Open consultation with regulatory stakeholders has been a key feature of Nigeria’s ongoing commercial transformation, which has gathered pace under the auspices of the federal government as Muhammadu Buhari’s second and final term as president approaches its conclusion. Garrick recounts that town hall meetings, where regulators call for advice from stakeholders including commercial lawyers, played an instrumental role in the development of the 2020 Companies and Allied Matters Act.
As a result, Nigeria’s biggest commercial law shakeup in three decades bears all the hallmarks of thorough public consultation: much-needed provisions for single membership companies, a simplified registration process and consistent auditing procedures have injected life into the country’s startup ecosystem.
Energy sector will be crucial
Ibechukwu and Garrick concur that the energy sector must be a focus for Nigeria’s federal government as startups look to modernise both renewable power sources and service delivery across the industry.
The government has long recognised the value of its domestic energy sector as a driver of economic growth but has historically failed to provide effective leadership to the industry. Power generators and distributors have long suffered from the effects of poor policy enforcement, regulatory uncertainty, a fluctuating gas supply, transmission constraints and oversights in centralised planning which have held back the establishment of commercial viability.
Distribution is the sector’s greatest weakness: Nigeria has extensive reserves of oil and gas, and a national grid capable of generating 12,522 MW, but on most days can only deliver around 4,000 MW to its population of over 200m people. Eighty-six percent of connections are in urban areas and 40% of the population lives off-grid. This is the state of play more than a decade after the inauguration of the federal government’s Renewable Energy Master Plan, designed to fill in gaps in rural electrification by encouraging solar, wind and hydroelectric projects.
But where there are shortfalls, there are opportunities for startups. Ibechukwu points to the high proportion of domestic stakeholders in the energy sector as a cause for optimism: “The oil and gas sector is much more robust in terms of local participation than other sectors. In Nigeria, content regulations have meant that a significant local capacity has been developed over many years in terms of service delivery in that industry.”

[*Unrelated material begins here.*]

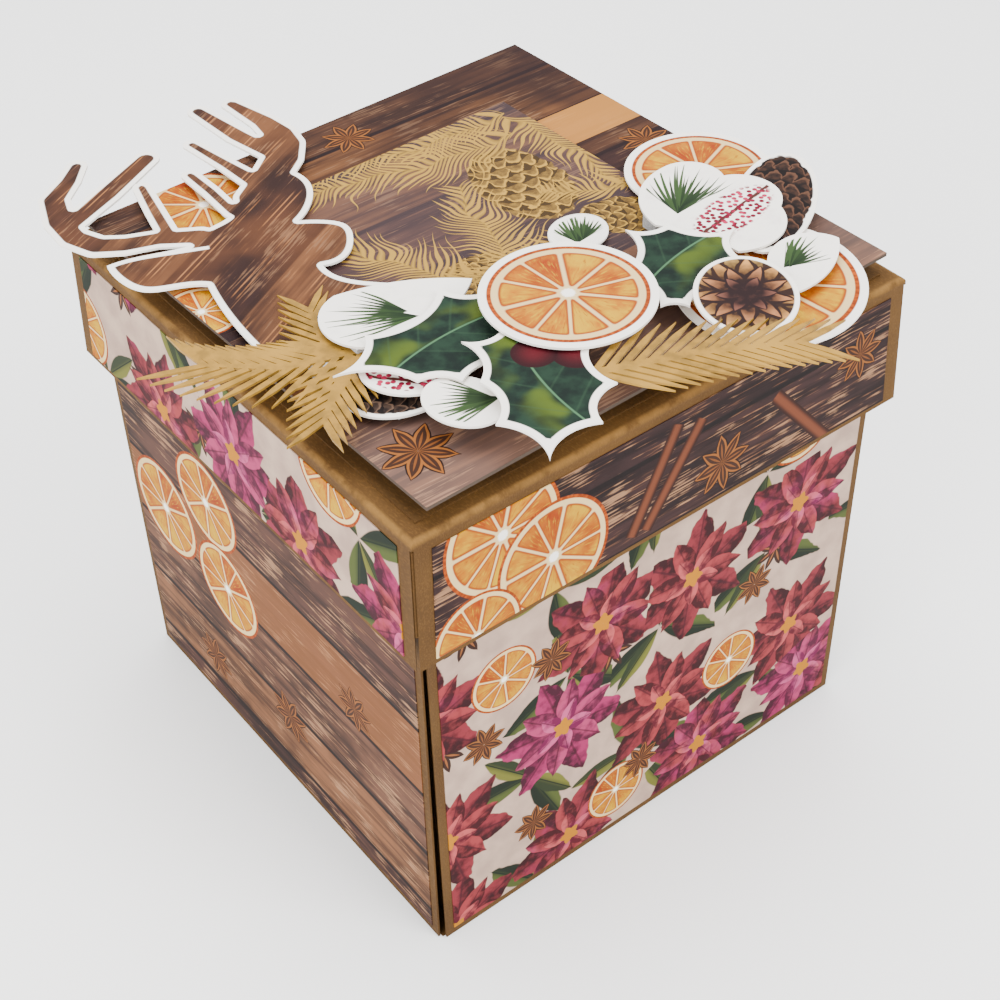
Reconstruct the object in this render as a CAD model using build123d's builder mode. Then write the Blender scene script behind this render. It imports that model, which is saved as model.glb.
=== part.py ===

Garrick, who works with startups delivering power to rural areas, says that private service deliverers can access profits and scalability, so long as they can navigate a convoluted patchwork of generation, distribution and trading licences at the state and federal levels. Directing sales away from cities and towards rural areas with deficient transmission infrastructure will be a “major issue”, with operators wary of becoming entangled in the regulatory net.
So long as they can navigate regulations, operators offering renewable solutions will not struggle to attract financing. In the runup to Cop27, Nigeria is looking to attract $10bn foreign investment to kickstart progress towards its target of reaching net zero by 2060. Ibechukwu, who headed up the International Finance Corporation’s advisory unit for private equity in Africa before joining Olaniwun Ajayi, is optimistic that investors will heed the call.
“At the World Bank, I saw a lot more investment being directed towards climate projects including renewable or offgrid solutions to electrification as large investors look to satisfy their own net zero objectives.”